Ma cosa può aver spinto a un gesto tanto drammatico una giovane che non vive in un contesto di apparente disagio, né economico né psicologico? La studentessa universitaria, fidanzata (ma il ragazzo sarebbe estraneo alla vicenda), in passato era stata volontaria in parrocchia, accompagnava i bambini nella piscina di un centro vicino, in provincia di Reggio, e aveva anche fatto saltuariamente la baby sitter in paese. «Sappiamo che gli aspetti ormonali hanno influenze fortissime sullo stato di salute: la chimica agisce sul cervello – osserva l’esperta – Ma soprattutto va prestata attenzione al senso di solitudine che può essere provato in casi di maternity blues (la depressione post partum) e di vergogna. Questo è un aspetto ancora più complicato, che ha a che fare con l’idealizzazione della maternità e la pressione sociale rispetto alla “performance materna”».

Eppure gli infanticidi non sono così rari. Secondo il rapporto Eures, dal 2010 al 2022 in Italia sono stati commessi 268 figlicidi. Significa una media di quasi uno ogni due settimane: nel 55,6% dei casi (149 episodi) si tratta di bambini con meno di 12 anni. Quanto più le vittime sono grandi, maggiori sono i casi nei quali l’autore del figlicidio è il padre, mentre il rapporto si ribalta quando i bambini hanno tra 0 e 5 anni, quando a compiere il gesto estremo sono soprattutto le madri (61 casi, pari al 57,5%, contro i 45 commessi dai padri, pari al 42,5%).

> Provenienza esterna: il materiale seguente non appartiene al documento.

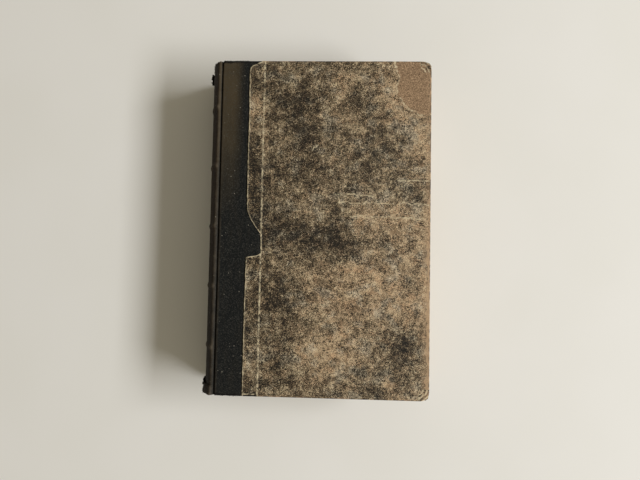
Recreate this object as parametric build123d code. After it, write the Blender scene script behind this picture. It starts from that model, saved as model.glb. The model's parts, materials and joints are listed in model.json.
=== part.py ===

Intanto, solo pochi giorni fa un’altra madre, Susanna Recchia di 45 anni, si è tolta la vita gettandosi in un fiume nel trevigiano, insieme alla figlia di 3 anni. «Questi episodi non sono rari, ma rientrano spesso in casi di “depressione rabbiosa”. Accade quando si pensa di aver perso risorse fondamentali (materiali o psicologiche), in un quadro di fallimento personale o in una perdita di “status”. Allora si rischia di scivolare verso il risentimento, la frustrazione e le pretese, che possono portare a commettere reati. La disfunzione sta proprio nelle pretese che abbiamo verso noi stessi e verso gli altri», conclude l’esperta.